Buddhistische ältere Frau

Trauer weltweit – Teil 6: Himmelbestattung als Akt der Großzügigkeit

Unkategorisiert

Liebe Leserinnen und Leser,

Im Buddhismus steht der Glaube an die Vergänglichkeit des Lebens und die Wiedergeburt im Mittelpunkt. Der Tod wird nicht als endgültiges Ende gesehen, sondern als Übergang in einen neuen Daseinszustand. Diese Philosophie prägt viele Rituale und Traditionen, die den Abschied von Verstorbenen gestalten.

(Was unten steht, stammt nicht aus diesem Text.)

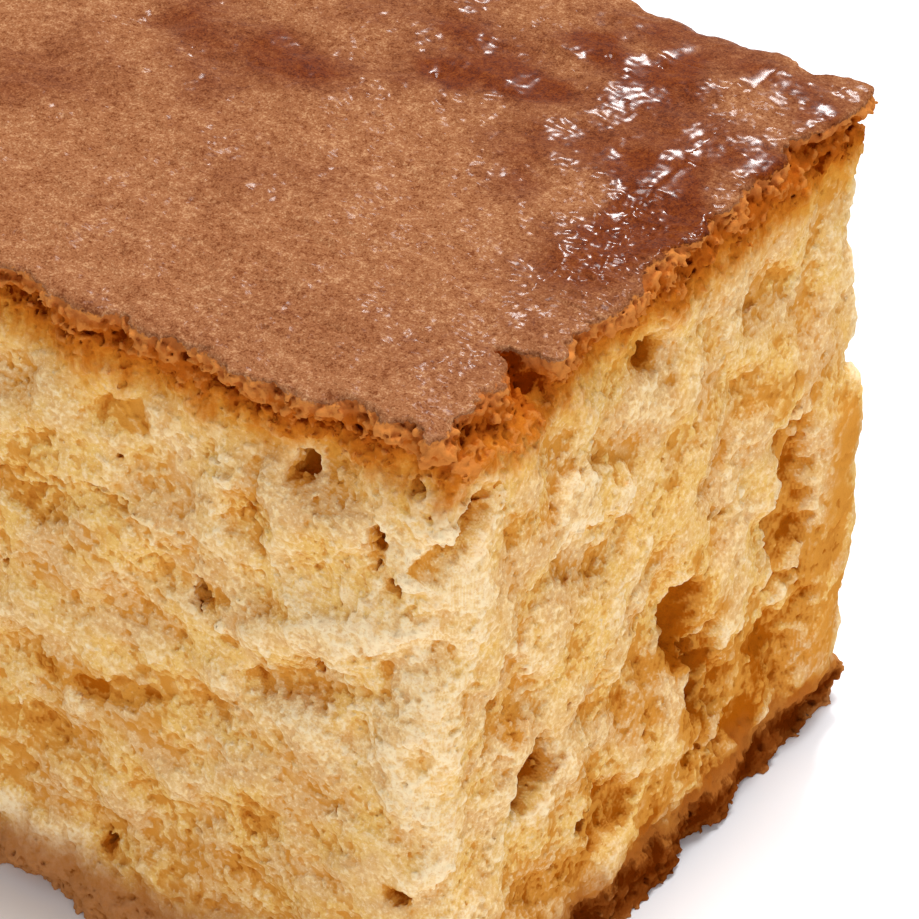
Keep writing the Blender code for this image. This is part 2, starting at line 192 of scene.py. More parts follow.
def setback(side, alongs, ups):
    # how far a side lies inside the envelope, as a sheet of depths over its length and height
    k = sideNames.index(side) + 1
    length = block["length"] if sides[side]["axis"] == 1 else block["width"]
    along = alongs[:, None]
    up = ups[None, :]

    rag = crust["rag"] * (rough(alongs, [0.0], 2.3, k) + 0.6 * rough(alongs, [1.0], 6.5, k))
    bandFoot = block["height"] - crust["band"] + 0.5 * rough(alongs, [2.0], 3.0, k)
    inCrust = ease((up - bandFoot) / crust["step"])
    inBase = ease((base["band"] + rag - up) / 0.8)

    depth = crumb["wave"] * rough(alongs, ups, crumb["waveLength"], k)
    depth += crumb["crag"] * rough(alongs, ups, crumb["cragLength"], k + 10)
    frayed = 0.2 * rough(alongs, ups, 0.9, k + 70)
    for n, (atAlong, atUp, halfAlong, halfUp, deep, lean) in enumerate(sides[side]["tears"]):
        if side == "front" and deep > 0.0:
            deep *= crumb["shallow"]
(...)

Besonders eindrucksvoll ist die Himmelbestattung, eine jahrhundertealte Praxis, die vor allem in Tibet und der Mongolei verbreitet ist.

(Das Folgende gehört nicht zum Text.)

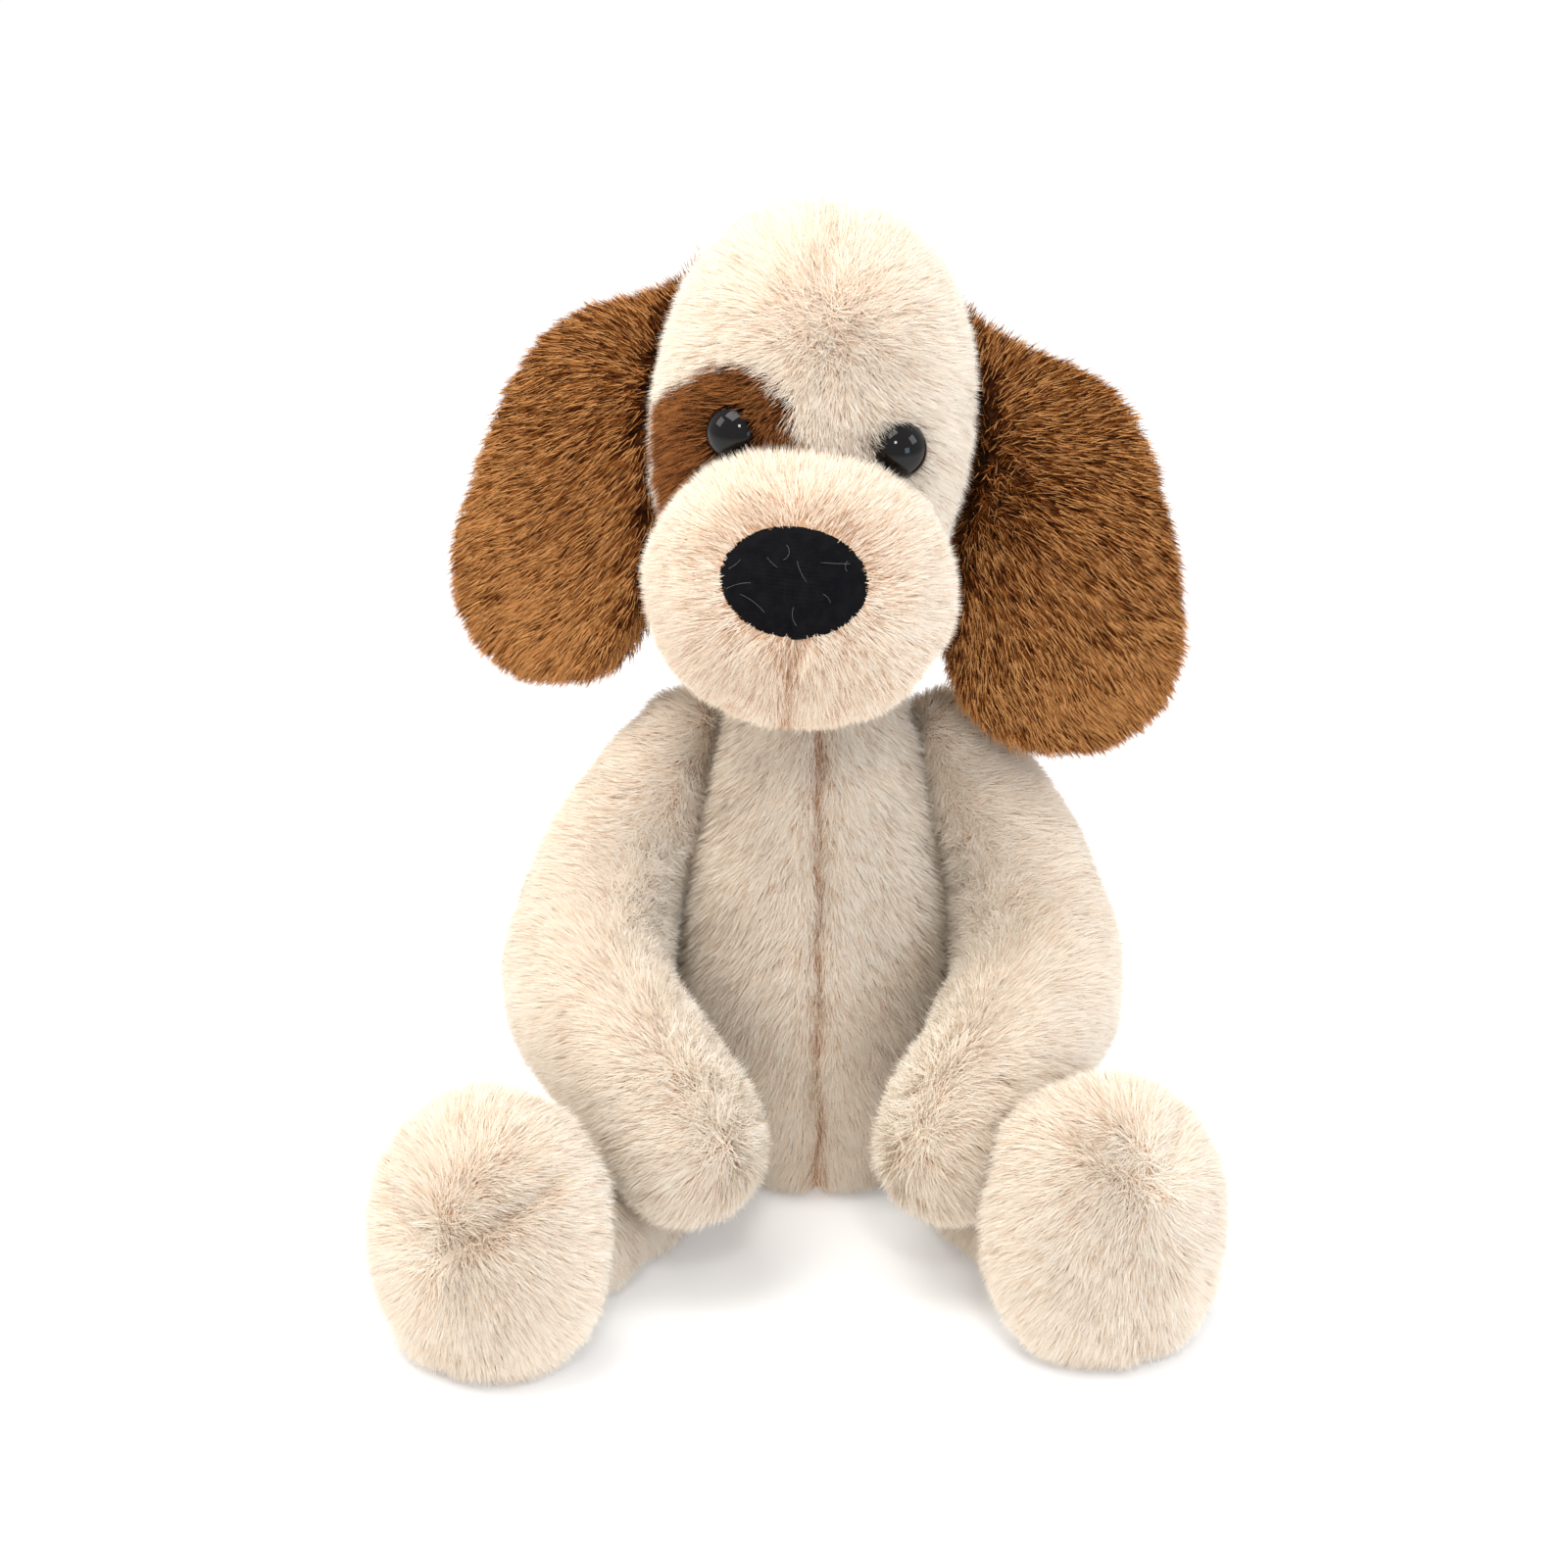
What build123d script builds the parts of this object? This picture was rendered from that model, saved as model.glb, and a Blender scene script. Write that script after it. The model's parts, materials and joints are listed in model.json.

Diese Bestattungsform ist tief in den buddhistischen Überzeugungen verwurzelt: Der Körper, als vergängliche Hülle der Seele, wird der Natur zurückgegeben. So schließt sich der Kreislauf des Lebens auf eindrucksvolle Weise. Die Himmelbestattung verbindet Spiritualität und Umweltbewusstsein und zeugt von einer tiefen Achtung vor dem natürlichen Gleichgewicht.

Was ist eine Himmelbestattung?

Die Himmelbestattung, oft „Sky Burial“ genannt, ist ein zutiefst spirituelles Ritual buddhistischer Gemeinschaften in Tibet und der Mongolei. Dabei legen Menschen den Körper eines Verstorbenen auf einer heiligen Bergspitze ab, wo ihn Greifvögel – meist Geier – verzehren. Dieses außergewöhnliche Ritual verdeutlicht den Glauben an Vergänglichkeit und Wiedergeburt.

Für die Beteiligten hat der menschliche Körper nach dem Tod keine weitere Funktion. Deshalb soll er der Natur zurückgegeben werden. Indem Geier den Körper fressen, schließt sich der Lebenskreislauf symbolisch: Das, was einst lebte, gibt neues Leben. Die Praxis gilt als Akt von Mitgefühl und Großzügigkeit, denn sie sichert das Überleben der Vögel.

Das Ritual beginnt mit der Vorbereitung des Körpers. Buddhistische Mönche sprechen Gebete und Mantras, um die Seele des Verstorbenen auf die nächste Reise vorzubereiten. Die Reinigung des Körpers erfolgt durch spezielle Zeremonien, die oft von der Familie begleitet werden. Für Angehörige bieten diese Traditionen Trost und spirituellen Halt.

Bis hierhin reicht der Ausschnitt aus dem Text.